#### What is being asked:
Transcribe only the lines from the line with "const coil = new THREE.Group();" through the line with "bpy.data.objects.remove(obj)", exactly, counting both of those lines as part of the stretch.

#### Dataset excerpt:
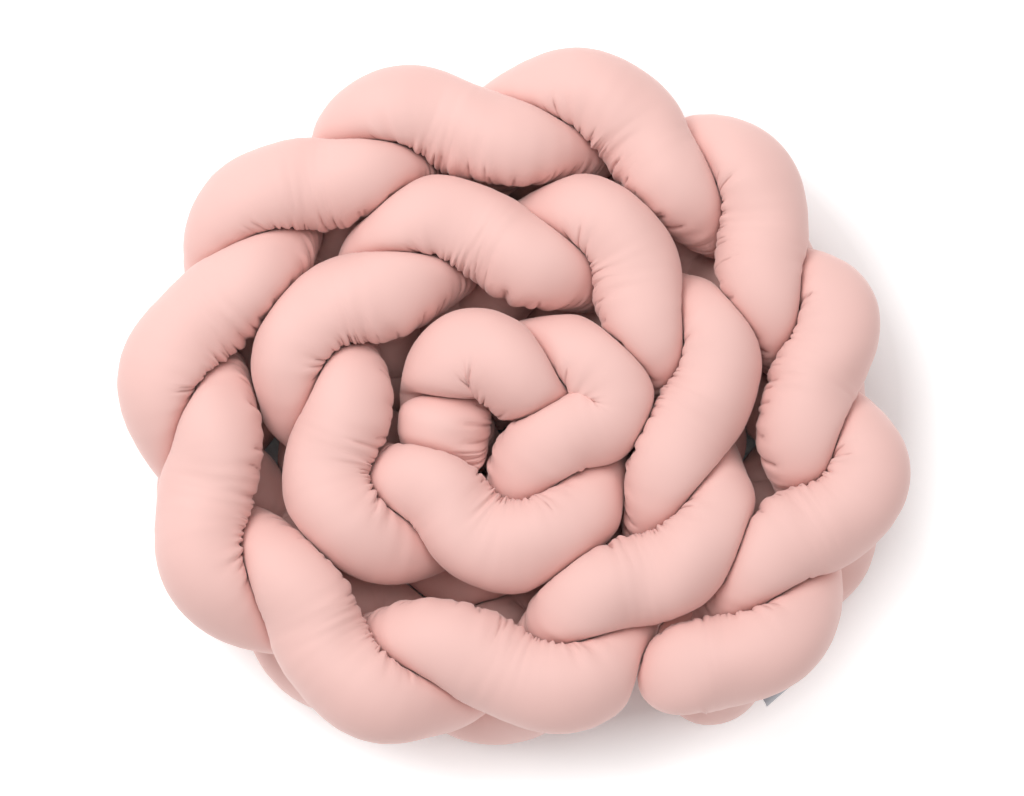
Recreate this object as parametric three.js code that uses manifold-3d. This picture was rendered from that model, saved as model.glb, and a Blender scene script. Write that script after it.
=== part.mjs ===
// Padded cot bumper: three stuffed fabric tubes plaited into a flat braid, stood on its edge
// and wound up into an oval coil. Millimetres, +Z up, the coil rests on z = 0.
import * as THREE from 'three';
import Module from 'manifold-3d';
import * as BufferGeometryUtils from 'three/addons/utils/BufferGeometryUtils.js';

// stuffed tube
const TUBE_RADIUS = 31;
const TUBE_GAP = 4;
const PIECE_GAP = 0.3;
const END_ROUNDING = 34;
const TUBE_SIDES = 16;

// braid
const STRANDS = 3;
const FLARE = 10;
const TUCK = 26;
const SKEW = 6;
const SQUARENESS = 0.18;
const OUTER_ENDS = [-0.58, -0.42, -0.08];
const INNER_END = 20.65;
const FIRST_LOBE = -1;

// sampling along a tube
const SAMPLE_STEP = 9.5;
const RINGS_EVERY = 2;
const OWN_WINDOW = 75;
const MAX_REACH = 60;
const BEND_SHARE = 0.86;
const BLEND_POWER = 10;

// side tag: a doubled strip of satin sewn into the outer lobe, drooping from its root
const TAG_WIDTH = 19;
const TAG_THICKNESS = 1.6;
const TAG_SPOT = { x: 170, y: -196, z: 111, heading: -50 };
const TAG_ROOT = { out: -7, up: 2 };
const TAG_CREST = { out: 6, up: 3 };
const TAG_TIP = { out: 9, up: -14 };

// One row for each lobe on the upper edge of the braid, from the outer end inwards:
// the middle of the lobe, the height of its centreline, how far the tubes swing
// up and down about the braid's middle, and how far they step in and out.
const LOBES = [
  { x: 94, y: -222, top: 104, swing: 34, spread: 12 },
  { x: 132, y: -181, top: 120, swing: 45, spread: 20 },
  { x: 206, y: -89, top: 124, swing: 48, spread: 24 },
  { x: 203, y: 10, top: 124, swing: 48, spread: 20 },
  { x: 167, y: 102, top: 124, swing: 48, spread: 22 },
  { x: 85, y: 174, top: 126, swing: 49, spread: 21 },
  { x: -42, y: 180, top: 124, swing: 48, spread: 20 },
  { x: -137, y: 138, top: 124, swing: 48, spread: 20 },
  { x: -206, y: 47, top: 124, swing: 48, spread: 20 },
  { x: -203, y: -74, top: 124, swing: 48, spread: 21 },
  { x: -126, y: -165, top: 124, swing: 48, spread: 22 },
  { x: -4, y: -188, top: 123, swing: 47, spread: 23 },
  { x: 91, y: -126, top: 124, swing: 48, spread: 23 },
  { x: 125, y: -14, top: 124, swing: 48, spread: 20 },
  { x: 82, y: 76, top: 127, swing: 49, spread: 23 },
  { x: -19, y: 104, top: 124, swing: 48, spread: 20 },
  { x: -113, y: 57, top: 124, swing: 48, spread: 20 },
  { x: -120, y: -44, top: 120, swing: 46, spread: 24 },
  { x: -28, y: -94, top: 119, swing: 45, spread: 28 },
  { x: 62, y: -22, top: 123, swing: 47, spread: 26 },
  { x: -25, y: 24, top: 127, swing: 49, spread: 8 },
  { x: -48, y: -36, top: 104, swing: 37, spread: 5 },
  { x: -26, y: -72, top: 84, swing: 26, spread: 6 },
];

const rowsCurve = (pick) => new THREE.CatmullRomCurve3(LOBES.map(pick), false, 'catmullrom', 0.5);
const wayCurve = rowsCurve((row) => new THREE.Vector3(row.x, row.y, 0));
const levelCurve = rowsCurve((row) => new THREE.Vector3(row.top, row.swing, row.spread));

// Centreline of one tube: it swings up and down across the standing braid while it
// steps in and out, a third of a turn behind its neighbour.
class StrandCurve extends THREE.Curve {
  constructor(index) {
    super();
    this.index = index;
    this.arcLengthDivisions = 900;
  }

  getPoint(share, target = new THREE.Vector3()) {
    const outer = OUTER_ENDS[this.index];
    const lobe = outer + (INNER_END - outer) * share;
    const u = (lobe - FIRST_LOBE) / (LOBES.length - 1);
    const middle = wayCurve.getPoint(u);
    const way = wayCurve.getTangent(u);
    const level = levelCurve.getPoint(u);
    const turn = (2 * Math.PI * (lobe - this.index)) / STRANDS + Math.PI / 2;
    const low = (1 - Math.sin(turn)) / 2;
    const tilt = FLARE * low - TUCK * low ** 2 + SKEW * Math.cos(turn) * (1 - low);
    const aside = tilt - level.z * Math.sin(2 * turn);
    const rise = (Math.sin(turn) + SQUARENESS * Math.sin(3 * turn)) / (1 - SQUARENESS);
    return target.set(
      middle.x + way.y * aside,
      middle.y - way.x * aside,
      level.x - level.y + level.y * rise,
    );
  }
}

// Points, frames and bend of a tube at even steps along it.
function sampleStrand(index) {
  const curve = new StrandCurve(index);
  const length = curve.getLength();
  const count = RINGS_EVERY * Math.round(length / SAMPLE_STEP / RINGS_EVERY);
  const frames = curve.computeFrenetFrames(count, false);
  const step = length / count;
  const samples = curve.getSpacedPoints(count).map((point, i) => {
    const before = frames.tangents[Math.max(i - 1, 0)];
    const after = frames.tangents[Math.min(i + 1, count)];
    const bend = after.clone().sub(before).divideScalar(2 * step);
    return { point, bend, along: i * step, normal: frames.normals[i], side: frames.binormals[i] };
  });
  return { samples, count, length };
}

const strands = Array.from({ length: STRANDS }, (_, index) => sampleStrand(index));

// How far a tube may swell in one direction before it meets the next tube half way.
function reachOf(centre, direction, others) {
  let low = 0;
  let high = MAX_REACH;
  const probe = new THREE.Vector3();
  for (let pass = 0; pass < 12; pass += 1) {
    const reach = (low + high) / 2;
    probe.copy(centre).addScaledVector(direction, reach);
    const limit = (reach + TUBE_GAP) ** 2;
    if (others.some((point) => probe.distanceToSquared(point) < limit)) high = reach;
    else low = reach;
  }
  return low;
}

function ringAt(index, i) {
  const { samples, length } = strands[index];
  const here = samples[i];
  const others = [];
  strands.forEach((strand, number) => {
    for (const sample of strand.samples) {
      const own = number === index && Math.abs(sample.along - here.along) < OWN_WINDOW;
      if (!own && sample.point.distanceTo(here.point) < 2 * MAX_REACH) others.push(sample.point);
    }
  });
  const fromEnd = Math.max(Math.min(here.along, length - here.along) / END_ROUNDING, 0);
  const rounding = Math.sqrt(1 - (1 - Math.min(fromEnd, 1)) ** 2);
  const radius = TUBE_RADIUS * Math.max(rounding, 0.03);
  const ring = [];
  for (let j = 0; j < TUBE_SIDES; j += 1) {
    const angle = (2 * Math.PI * j) / TUBE_SIDES;
    const direction = here.normal.clone().multiplyScalar(Math.cos(angle));
    direction.addScaledVector(here.side, Math.sin(angle));
    const reach = Math.max(reachOf(here.point, direction, others), 0.5);
    const bend = Math.max(here.bend.dot(direction), 1e-4);
    const soft = [radius, reach, BEND_SHARE / bend];
    const blended = soft.reduce((sum, value) => sum + value ** -BLEND_POWER, 0) ** (-1 / BLEND_POWER);
    ring.push({ direction, size: Math.min(blended, reach) });
  }
  return { centre: here.point, ring };
}

// Ring numbers along a tube, closer together at the rounded ends.
function ringNumbers(count) {
  const numbers = [0, 1, 2, 3, 5];
  for (let i = 8; i <= count - 8; i += RINGS_EVERY) numbers.push(i);
  numbers.push(count - 5, count - 3, count - 2, count - 1, count);
  return numbers;
}

const rings = strands.map((strand, index) => ringNumbers(strand.count).map((i) => ringAt(index, i)));

// Closed skin through the rings, flat where the tube rests on the ground.
function skinOf(index, extra = 0) {
  const positions = [];
  const faces = [];
  const list = rings[index];
  const put = (point) => positions.push(point.x, point.y, Math.max(point.z, 0));
  for (const { centre, ring } of list) {
    for (const { direction, size } of ring) put(centre.clone().addScaledVector(direction, size + extra));
  }
  for (let i = 0; i + 1 < list.length; i += 1) {
    for (let j = 0; j < TUBE_SIDES; j += 1) {
      const a = i * TUBE_SIDES + j;
      const b = i * TUBE_SIDES + ((j + 1) % TUBE_SIDES);
      const c = a + TUBE_SIDES;
      const d = b + TUBE_SIDES;
      faces.push(a, b, d, a, d, c);
    }
  }
  const first = list.length * TUBE_SIDES;
  const lastRing = first - TUBE_SIDES;
  put(list[0].centre);
  put(list[list.length - 1].centre);
  for (let j = 0; j < TUBE_SIDES; j += 1) {
    const next = (j + 1) % TUBE_SIDES;
    faces.push(first, next, j);
    faces.push(first + 1, lastRing + j, lastRing + next);
  }
  const geometry = new THREE.BufferGeometry();
  geometry.setAttribute('position', new THREE.Float32BufferAttribute(positions, 3));
  geometry.setIndex(faces);
  return geometry;
}

const wasm = await Module();
wasm.setup();

function toSolid(source) {
  const bare = source.clone();
  bare.deleteAttribute('normal');
  bare.deleteAttribute('uv');
  const merged = BufferGeometryUtils.mergeVertices(bare, 1e-3);
  const vertProperties = new Float32Array(merged.attributes.position.array);
  const triVerts = new Uint32Array(merged.index.array);
  return new wasm.Manifold(new wasm.Mesh({ numProp: 3, vertProperties, triVerts }));
}

function toGeometry(solid) {
  const mesh = solid.getMesh();
  const geometry = new THREE.BufferGeometry();
  geometry.setAttribute('position', new THREE.Float32BufferAttribute(mesh.vertProperties, 3));
  geometry.setIndex(Array.from(mesh.triVerts));
  return geometry;
}

// Each tube is pressed in where a neighbour's skin would otherwise reach into it.
const solids = [];
strands.forEach((strand, index) => {
  let solid = toSolid(skinOf(index));
  solids.forEach((earlier, number) => {
    solid = solid.subtract(toSolid(skinOf(number, PIECE_GAP)));
  });
  const bodies = solid.decompose().sort((p, q) => q.volume() - p.volume());
  solids.push(bodies[0]);
});

// Side tag as a strip along a drooping curve, cut off where it enters the fabric.
function tagSolid() {
  const droop = new THREE.QuadraticBezierCurve(
    new THREE.Vector2(TAG_ROOT.out, TAG_ROOT.up),
    new THREE.Vector2(TAG_CREST.out, TAG_CREST.up),
    new THREE.Vector2(TAG_TIP.out, TAG_TIP.up),
  );
  const upper = [];
  const lower = [];
  for (let i = 0; i <= 10; i += 1) {
    const spot = droop.getPoint(i / 10);
    const way = droop.getTangent(i / 10);
    const across = new THREE.Vector2(-way.y, way.x).multiplyScalar(TAG_THICKNESS / 2);
    upper.push(spot.clone().add(across));
    lower.unshift(spot.clone().sub(across));
  }
  const strip = new THREE.ExtrudeGeometry(new THREE.Shape([...upper, ...lower]), {
    depth: TAG_WIDTH,
    bevelEnabled: false,
    steps: 1,
  });
  strip.translate(0, 0, -TAG_WIDTH / 2);
  const heading = THREE.MathUtils.degToRad(TAG_SPOT.heading);
  const outward = new THREE.Vector3(Math.cos(heading), Math.sin(heading), 0);
  const up = new THREE.Vector3(0, 0, 1);
  const placed = new THREE.Matrix4().makeBasis(outward, up, outward.clone().cross(up));
  placed.setPosition(TAG_SPOT.x, TAG_SPOT.y, TAG_SPOT.z);
  strip.applyMatrix4(placed);
  const cut = toSolid(strip).subtract(toSolid(skinOf(0, PIECE_GAP)));
  return cut.decompose().sort((p, q) => q.volume() - p.volume())[0];
}

const coil = new THREE.Group();
const names = ['strand_a', 'strand_b', 'strand_c'];
solids.forEach((solid, index) => {
  const fabric = new THREE.MeshStandardMaterial({ color: 0xf4c9c4, roughness: 0.62, metalness: 0 });
  const mesh = new THREE.Mesh(toGeometry(solid), fabric);
  mesh.name = names[index];
  coil.add(mesh);
});

const satin = new THREE.MeshStandardMaterial({ color: 0xc9c9cf, roughness: 0.4, metalness: 0 });
const tag = new THREE.Mesh(toGeometry(tagSolid()), satin);
tag.name = 'side_tag';
coil.add(tag);

// the middle of the coil's outline stands over the origin
const outline = new THREE.Box3().setFromObject(coil);
const middle = outline.getCenter(new THREE.Vector3());
coil.children.forEach((mesh) => mesh.position.set(-middle.x, -middle.y, 0));

export default coil;
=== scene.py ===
# Braided cot bumper: three stuffed cotton tubes plaited together and stood on edge in a coil.
import math

import bpy
import numpy as np
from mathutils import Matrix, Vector


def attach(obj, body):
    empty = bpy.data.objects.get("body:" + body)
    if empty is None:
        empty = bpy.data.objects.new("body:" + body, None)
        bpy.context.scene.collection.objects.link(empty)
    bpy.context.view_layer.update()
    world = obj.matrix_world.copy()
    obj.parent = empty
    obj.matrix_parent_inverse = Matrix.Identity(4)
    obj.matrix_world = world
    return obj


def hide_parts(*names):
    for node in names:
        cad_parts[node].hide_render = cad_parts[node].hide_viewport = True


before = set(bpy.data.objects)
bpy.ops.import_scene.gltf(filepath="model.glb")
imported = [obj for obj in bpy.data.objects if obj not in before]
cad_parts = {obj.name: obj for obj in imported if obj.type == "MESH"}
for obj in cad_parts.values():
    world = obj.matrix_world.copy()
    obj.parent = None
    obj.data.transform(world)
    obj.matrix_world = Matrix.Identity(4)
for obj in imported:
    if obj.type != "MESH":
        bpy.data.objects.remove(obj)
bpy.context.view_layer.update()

scene = bpy.context.scene
mm = 0.001

# Each row is the braid's way past one top lobe: place of the way, centre height of the
# lobe, half the braid's height and half its width, in mm, as in the CAD part.
lobes = np.array([
    # t, x, y, top, swing, spread
    (-1, 94, -222, 104, 34, 12),
    (0, 132, -181, 120, 45, 20),
    (1, 206, -89, 124, 48, 24),
    (2, 203, 10, 124, 48, 20),
    (3, 167, 102, 124, 48, 22),
    (4, 85, 174, 126, 49, 21),
    (5, -42, 180, 124, 48, 20),
    (6, -137, 138, 124, 48, 20),
    (7, -206, 47, 124, 48, 20),
    (8, -203, -74, 124, 48, 21),
    (9, -126, -165, 124, 48, 22),
    (10, -4, -188, 123, 47, 23),
    (11, 91, -126, 124, 48, 23),
    (12, 125, -14, 124, 48, 20),
    (13, 82, 76, 127, 49, 23),
    (14, -19, 104, 124, 48, 20),
    (15, -113, 57, 124, 48, 20),
    (16, -120, -44, 120, 46, 24),
    (17, -28, -94, 119, 45, 28),
    (18, 62, -22, 123, 47, 26),
    (19, -25, 24, 127, 49, 8),
    (20, -48, -36, 104, 37, 5),
    (21, -26, -72, 84, 26, 6),
], float)

# Middle of the solids' box in the table's own mm: the CAD part moves it to the origin.
middle = np.array([0.058, -1.432, 0])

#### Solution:
const coil = new THREE.Group();
const names = ['strand_a', 'strand_b', 'strand_c'];
solids.forEach((solid, index) => {
  const fabric = new THREE.MeshStandardMaterial({ color: 0xf4c9c4, roughness: 0.62, metalness: 0 });
  const mesh = new THREE.Mesh(toGeometry(solid), fabric);
  mesh.name = names[index];
  coil.add(mesh);
});

const satin = new THREE.MeshStandardMaterial({ color: 0xc9c9cf, roughness: 0.4, metalness: 0 });
const tag = new THREE.Mesh(toGeometry(tagSolid()), satin);
tag.name = 'side_tag';
coil.add(tag);

// the middle of the coil's outline stands over the origin
const outline = new THREE.Box3().setFromObject(coil);
const middle = outline.getCenter(new THREE.Vector3());
coil.children.forEach((mesh) => mesh.position.set(-middle.x, -middle.y, 0));

export default coil;
=== scene.py ===
# Braided cot bumper: three stuffed cotton tubes plaited together and stood on edge in a coil.
import math

import bpy
import numpy as np
from mathutils import Matrix, Vector


def attach(obj, body):
    empty = bpy.data.objects.get("body:" + body)
    if empty is None:
        empty = bpy.data.objects.new("body:" + body, None)
        bpy.context.scene.collection.objects.link(empty)
    bpy.context.view_layer.update()
    world = obj.matrix_world.copy()
    obj.parent = empty
    obj.matrix_parent_inverse = Matrix.Identity(4)
    obj.matrix_world = world
    return obj


def hide_parts(*names):
    for node in names:
        cad_parts[node].hide_render = cad_parts[node].hide_viewport = True


before = set(bpy.data.objects)
bpy.ops.import_scene.gltf(filepath="model.glb")
imported = [obj for obj in bpy.data.objects if obj not in before]
cad_parts = {obj.name: obj for obj in imported if obj.type == "MESH"}
for obj in cad_parts.values():
    world = obj.matrix_world.copy()
    obj.parent = None
    obj.data.transform(world)
    obj.matrix_world = Matrix.Identity(4)
for obj in imported:
    if obj.type != "MESH":
        bpy.data.objects.remove(obj)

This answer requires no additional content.